NFL Big Data Bowl '25: Blitz Prediction Model

Python | Deep Learning | PyTorch | Transformers | MLOps

2024-2025

As a football fan, I wanted to predict blitzes before they happen by analyzing how defenders move pre-snap. I used Transformers with self-attention because blitzes aren't about individual players—it's the collective movement that matters. The model watches the 0.8 seconds before the snap, tracking subtle cues like linebackers creeping forward or cornerbacks rotating. I learned that defenses disguise blitzes incredibly well; my model hit 0.92 AUROC but still struggled with 'mug-and-bail' tactics where defenders fake aggression. Processing 10Hz tracking data across thousands of plays taught me how to handle massive datasets—I had to implement chunked streaming to avoid memory crashes.

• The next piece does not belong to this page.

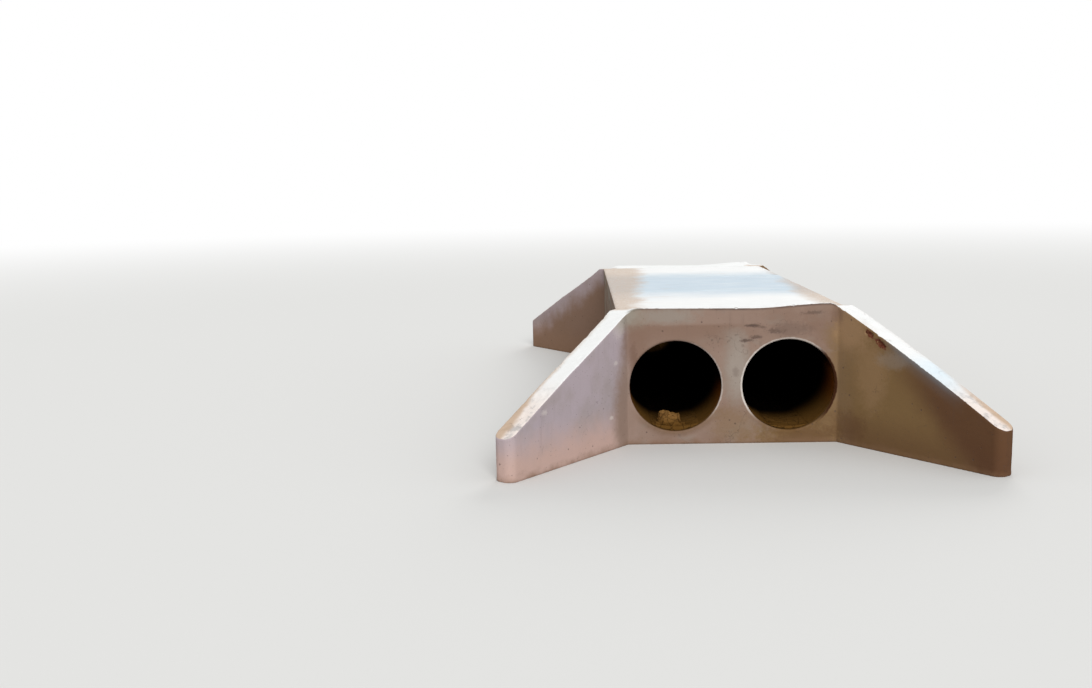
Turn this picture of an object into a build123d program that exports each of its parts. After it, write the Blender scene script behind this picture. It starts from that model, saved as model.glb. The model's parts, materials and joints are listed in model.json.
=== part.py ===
# Twin pipe culvert with a headwall and splayed wing walls at each end, from ground level up.
# Millimetres. X runs along the headwalls, +Y from the front headwall to the rear one, +Z up.
# The origin is at ground level, halfway between the two headwalls. Left and right are as seen
# by someone who faces the front headwall.
from build123d import *
from math import cos, radians, sin, tan
import os

# Precast pipes: plain round concrete with tongue-and-groove ends, pointed with mortar
pipe_bore = 1000
pipe_wall = 100
pipe_length = 2000
pipes_per_barrel = 3
pipe_gap = 40
tongue_length = 50
tongue_thickness = 45
joint_mortar = 4
tongue_end_gap = 8

# Headwalls
wall_thickness = 250
wall_height = 1500
invert_height = 150
face_margin = 25
seat_cover = 10
arris_chamfer = 10

# A swell that the trowel left in the top of each headwall, near its right fold
swell_height = 52
swell_back_height = 1
swell_length = 700
swell_crest_to_fold = 145
swell_end_to_fold = 16
swell_fall = 0.6

# Wing walls: splayed from the line of the headwall, their tops falling to a rounded tip
wing_splay = 52
wing_length = 1970
wing_tip_height = 440
tip_rounding = 100

# Concrete round the pipes, poured in two lifts, and the deck slab over it. The upper lift
# and the deck are poured in bays.
crown_cover = 50
bay_joint = 3
lift_ledge = 6
seat_clearance = 0.3

# What follows from them
bore_radius = pipe_bore / 2
outer_radius = bore_radius + pipe_wall
seat_radius = outer_radius + seat_clearance
barrel_offset = outer_radius + pipe_gap / 2
axis_height = invert_height + bore_radius
splay = radians(wing_splay)
# The pipes stop short of the face, so that their seats clear the roots of the splayed wings
mouth_depth = (pipe_wall + seat_clearance + seat_cover - face_margin) / tan(splay)
pipe_seat_depth = wall_thickness - mouth_depth
overall_length = pipes_per_barrel * pipe_length + 2 * mouth_depth
front_face = -overall_length / 2
fill_start = front_face + wall_thickness
face_half_width = barrel_offset + bore_radius + face_margin
back_corner = face_half_width + wall_thickness * (1 - cos(splay)) / sin(splay)
deck_underside = axis_height + outer_radius + crown_cover


def face_plane(section_y):
    """An upright plane across the culvert, seen from the front: x to the right, y up."""
    return Plane(origin=(0, section_y, 0), x_dir=(1, 0, 0), z_dir=(0, -1, 0))


def barrel_cylinder(radius, start_y, length, offset):
    """A cylinder along +Y on the axis of one barrel."""
    plane = Plane(origin=(offset, start_y, axis_height), x_dir=(1, 0, 0), z_dir=(0, 1, 0))
    return plane * Cylinder(radius, length, align=(Align.CENTER, Align.CENTER, Align.MIN))


def front_edges(shape):
    """Edges that lie in the front face of the front headwall."""
    return shape.edges().filter_by(
        lambda edge: all(
            abs((edge @ share).Y - front_face) < 0.001 for share in (0, 0.5, 1)
        )
    )


def headwall_plan():
    """Outline from above: level front face, shoulders square to the wings, back face."""
    right = [
        (face_half_width, front_face),
        (
            face_half_width + wall_thickness * sin(splay),
            front_face + wall_thickness * cos(splay),
        ),
        (back_corner, front_face + wall_thickness),
    ]
    left = [(-x, y) for x, y in reversed(right)]
    return make_face(Polyline(*right, *left, close=True))


def swell_section(section_y, height):
    """The swell's outline at one depth: it leaves the level top smoothly and drops at the fold."""
    crest = (face_half_width - swell_crest_to_fold, wall_height + height)
    end = (face_half_width - swell_end_to_fold, wall_height)
    start = (end[0] - swell_length, wall_height)
    falling = (1, -swell_fall * height / swell_height)
    outline = Spline(start, crest, end, tangents=((1, 0), falling)) + Line(end, start)
    return face_plane(section_y) * make_face(outline)


def top_swell():
    """The swell: highest at the face, and almost gone where the deck slab begins."""
    front = swell_section(front_face, swell_height)
    back = swell_section(front_face + wall_thickness, swell_back_height)
    return loft([front, back])


def front_headwall():
    """The front headwall: two round mouths and, behind them, the seats of the pipes."""
    wall = extrude(headwall_plan(), wall_height) + top_swell()
    top_arrises = [
        edge for edge in front_edges(wall) if edge.center().Z > wall_height - 1
    ]
    wall = chamfer(top_arrises, arris_chamfer)
    for offset in (-barrel_offset, barrel_offset):
        mouth = barrel_cylinder(bore_radius, front_face, wall_thickness, offset)
        seat = barrel_cylinder(
            seat_radius, front_face + mouth_depth, pipe_seat_depth, offset
        )
        wall = wall - mouth - seat
    return wall


def right_wing_wall():
    """The front right wing, which starts square at the fold of the face."""
    along = Vector(cos(splay), -sin(splay), 0)
    across = Vector(sin(splay), cos(splay), 0)
    fold = Vector(face_half_width, front_face, 0)
    side = Polyline(
        (0, 0),
        (wing_length, 0),
        (wing_length, wing_tip_height),
        (0, wall_height),
        close=True,
    )
    plane = Plane(origin=fold, x_dir=along, z_dir=-across)
    wing = extrude(plane * make_face(side), -wall_thickness)
    tip_corners = wing.edges().filter_by(Axis.Z).sort_by(Axis(fold, along))[-2:]
    wing = fillet(tip_corners, tip_rounding)
    sloping_top = wing.faces().sort_by(Axis.Z)[-1]
    long_arrises = sloping_top.edges().sort_by(SortBy.LENGTH)[-2:]
    return chamfer(long_arrises, arris_chamfer)


def mirrored_left(shape):
    return mirror(shape, about=Plane.YZ)


def mirrored_to_rear(shape):
    return mirror(shape, about=Plane.XZ)


def pipe(number, offset):
    """One pipe, with a groove towards the front and a tongue towards the rear.

    The first and the last pipe of a barrel have plain ends where a headwall holds them.
    """
    start = front_face + mouth_depth + (number - 1) * pipe_length
    end = start + pipe_length
    tongue_end = end + tongue_length - tongue_end_gap
    groove_radius = bore_radius + tongue_thickness + joint_mortar
    front_end = [(bore_radius, start)]
    rear_end = [(bore_radius, end)]
    if number > 1:
        front_end = [
            (groove_radius, start),
            (groove_radius, start + tongue_length),
            (bore_radius, start + tongue_length),
        ]
    if number < pipes_per_barrel:
        rear_end = [
            (bore_radius, tongue_end),
            (bore_radius + tongue_thickness, tongue_end),
            (bore_radius + tongue_thickness, end),
        ]
    wall = [(outer_radius, start), *front_end, *rear_end, (outer_radius, end)]
    profile = Pos(offset, 0, axis_height) * make_face(Polyline(*wall, close=True))
    return revolve(profile, Axis((offset, 0, axis_height), (0, 1, 0)))


def bay_span(number):
    """Where one bay starts and ends. The bay joints line up with the joints of the pipes."""
    start = front_face + mouth_depth + (number - 1) * pipe_length + bay_joint / 2
    end = start + pipe_length - bay_joint
    if number == 1:
        start = fill_start
    if number == pipes_per_barrel:
        end = -fill_start
    return start, end


def block(half_width, span, bottom, top):
    """A plain block along one stretch of the culvert."""
    start, end = span
    base = Rectangle(2 * half_width, end - start, align=(Align.CENTER, Align.MIN))
    return extrude(Pos(0, start, bottom) * base, top - bottom)


def around_pipes(concrete, span):
    """The concrete with room for both barrels."""
    start, end = span
    for offset in (-barrel_offset, barrel_offset):
        concrete -= barrel_cylinder(seat_radius, start, end - start, offset)
    return concrete


def lower_fill():
    """First lift, in one pour: the bed under the pipes and the haunches up to their middle."""
    span = (fill_start, -fill_start)
    return around_pipes(block(back_corner, span, 0, axis_height), span)


def upper_fill(span):
    """One bay of the second lift, set in by the ledge of its form, up to the deck."""
    half_width = back_corner - lift_ledge
    return around_pipes(block(half_width, span, axis_height, deck_underside), span)


def deck_slab(span):
    """One bay of the deck, level with the headwalls, its long top arrises chamfered."""
    slab = block(back_corner, span, deck_underside, wall_height)
    top = slab.faces().sort_by(Axis.Z)[-1]
    return chamfer(top.edges().filter_by(Axis.Y), arris_chamfer)


def build():
    """All the pieces by name."""
    right_wing = right_wing_wall()
    front_end = {
        "headwall": front_headwall(),
        "left_wing_wall": mirrored_left(right_wing),
        "right_wing_wall": right_wing,
    }
    pieces = {"lower_fill": lower_fill()}
    for name, shape in front_end.items():
        pieces[f"front_{name}"] = shape
        pieces[f"rear_{name}"] = mirrored_to_rear(shape)
    for number in range(1, pipes_per_barrel + 1):
        span = bay_span(number)
        pieces[f"upper_fill_{number}"] = upper_fill(span)
        pieces[f"deck_slab_{number}"] = deck_slab(span)
        pieces[f"left_pipe_{number}"] = pipe(number, -barrel_offset)
        pieces[f"right_pipe_{number}"] = pipe(number, barrel_offset)
    return pieces


os.makedirs("parts", exist_ok=True)
for name, shape in build().items():
    export_step(shape, f"parts/{name}.step")
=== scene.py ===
"""A twin pipe culvert with splayed wing walls: its concrete cast, weathered, with light and shade
painted into parts of its colour, and set on a pale floor.
"""

import json
import math
import random

import bmesh
import bpy
from mathutils import Matrix, Vector, noise


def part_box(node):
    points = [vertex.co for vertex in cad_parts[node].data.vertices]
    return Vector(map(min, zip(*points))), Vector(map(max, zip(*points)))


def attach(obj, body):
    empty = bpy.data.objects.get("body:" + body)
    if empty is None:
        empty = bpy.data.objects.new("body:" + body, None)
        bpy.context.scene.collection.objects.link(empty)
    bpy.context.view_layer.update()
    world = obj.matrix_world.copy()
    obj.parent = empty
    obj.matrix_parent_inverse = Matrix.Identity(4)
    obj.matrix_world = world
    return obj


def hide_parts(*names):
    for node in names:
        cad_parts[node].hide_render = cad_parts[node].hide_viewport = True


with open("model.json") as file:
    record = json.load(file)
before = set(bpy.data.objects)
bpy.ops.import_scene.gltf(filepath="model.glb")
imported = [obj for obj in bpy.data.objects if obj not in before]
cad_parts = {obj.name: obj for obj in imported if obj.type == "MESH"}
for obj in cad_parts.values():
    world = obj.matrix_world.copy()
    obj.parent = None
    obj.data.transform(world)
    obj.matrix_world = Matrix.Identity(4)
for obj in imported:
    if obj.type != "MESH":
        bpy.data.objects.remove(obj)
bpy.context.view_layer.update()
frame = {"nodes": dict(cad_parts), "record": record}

bl_info = {
    "name": "Culvert Headwall",
    "version": (1, 0, 0),
    "blender": (4, 5, 0),
    "location": "View3D > Sidebar > Culvert",
    "description": "Casts and weathers a twin pipe culvert with splayed wing walls",
    "category": "Add Mesh",
}

# Places read from the frame, in metres
WALL_LOW, WALL_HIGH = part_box("front_headwall")
_, DECK_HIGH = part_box("deck_slab_1")
PIPE_LOW, PIPE_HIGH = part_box("right_pipe_1")
MOUNTS = {mount["name"]: mount for mount in frame["record"]["mounts"]}
FRONT = WALL_LOW.y
HALF_LENGTH = -FRONT
DECK_TOP = DECK_HIGH.z
BACK_CORNER = DECK_HIGH.x
WALL_THICKNESS = WALL_HIGH.y - WALL_LOW.y
WALL_BACK = FRONT + WALL_THICKNESS
BARREL_X = MOUNTS["right_barrel"]["pos_m"][0]
BARREL_Z = MOUNTS["right_barrel"]["pos_m"][2]
BORE_RADIUS = MOUNTS["right_barrel"]["dims"]["r_mm"] / 1000
INVERT = BARREL_Z - BORE_RADIUS
MOUTH_DEPTH = PIPE_LOW.y - FRONT

# Seats of the pipes, with their clearance in metres
SEAT_CLEARANCE = 0.0003
SEAT_RADIUS = (PIPE_HIGH.x - PIPE_LOW.x) / 2 + SEAT_CLEARANCE

# Bays of the deck, each over one pipe of a barrel, and the way along X to each side
BAYS = 3
SIDES = (("left", -1), ("right", 1))

# Corners of a round shape
ROUND = 144

# Share of the faces kept after each kind of cast
KEPT = {"front": 0.50, "rear": 0.55, "deck": 0.45, "silt": 0.35}

# Height of the line left across the face by the joint between two forms
LINE_HEIGHT = 1.335

# Hollows broken out of the front right wing: run, depth below the top, half of the length,
# half of the height and depth, in metres
SPALLS = (
    (0.41, 0.070, 0.045, 0.030, 0.012),
    (0.55, 0.088, 0.060, 0.034, 0.014),
)

# Silt in each barrel: its depth along the invert, in metres
SILT_DEPTHS = {"left": 0.050, "right": 0.034}

# Lumps of mud in the left mouth: place, reach each way, in metres, and seed
LUMPS = {
    "mud_clod": ((-0.672, FRONT + 0.17, INVERT + 0.085), (0.200, 0.140, 0.150), 5),
    "mud_crumb_1": ((-0.815, FRONT + 0.10, INVERT + 0.062), (0.055, 0.050, 0.040), 7),
    "mud_crumb_2": ((-0.545, FRONT + 0.11, INVERT + 0.055), (0.060, 0.050, 0.045), 11),
    "mud_crumb_3": ((-0.57, FRONT + 0.30, INVERT + 0.060), (0.045, 0.040, 0.030), 13),
}

# The ways that the three flat faces of a lump look: its top and two sides
FLAT_WAYS = ((0.22, 0.1, 1), (1, 0, 0.25), (-1, 0, 0.35))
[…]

WAT.ai: Network Traffic Anomaly Detection

TensorFlow | JavaScript | Unsupervised Learning | Data Visualization

2023-2024

I built this interactive demo at WAT.ai to help people visualize how unsupervised learning detects cyber attacks on IoT devices. The cool part was making it run entirely in the browser with TensorFlow.js—no Python setup needed. I implemented K-means and DBSCAN to cluster network traffic patterns across 7 attack types, and watching them work in real-time made me understand why DBSCAN handles irregular cluster shapes better than K-means. The dataset had 105 IoT devices, and I learned that different devices exhibit completely different 'normal' behavior, which makes anomaly detection tricky. Building the visualization layer taught me a lot about making ML interpretable.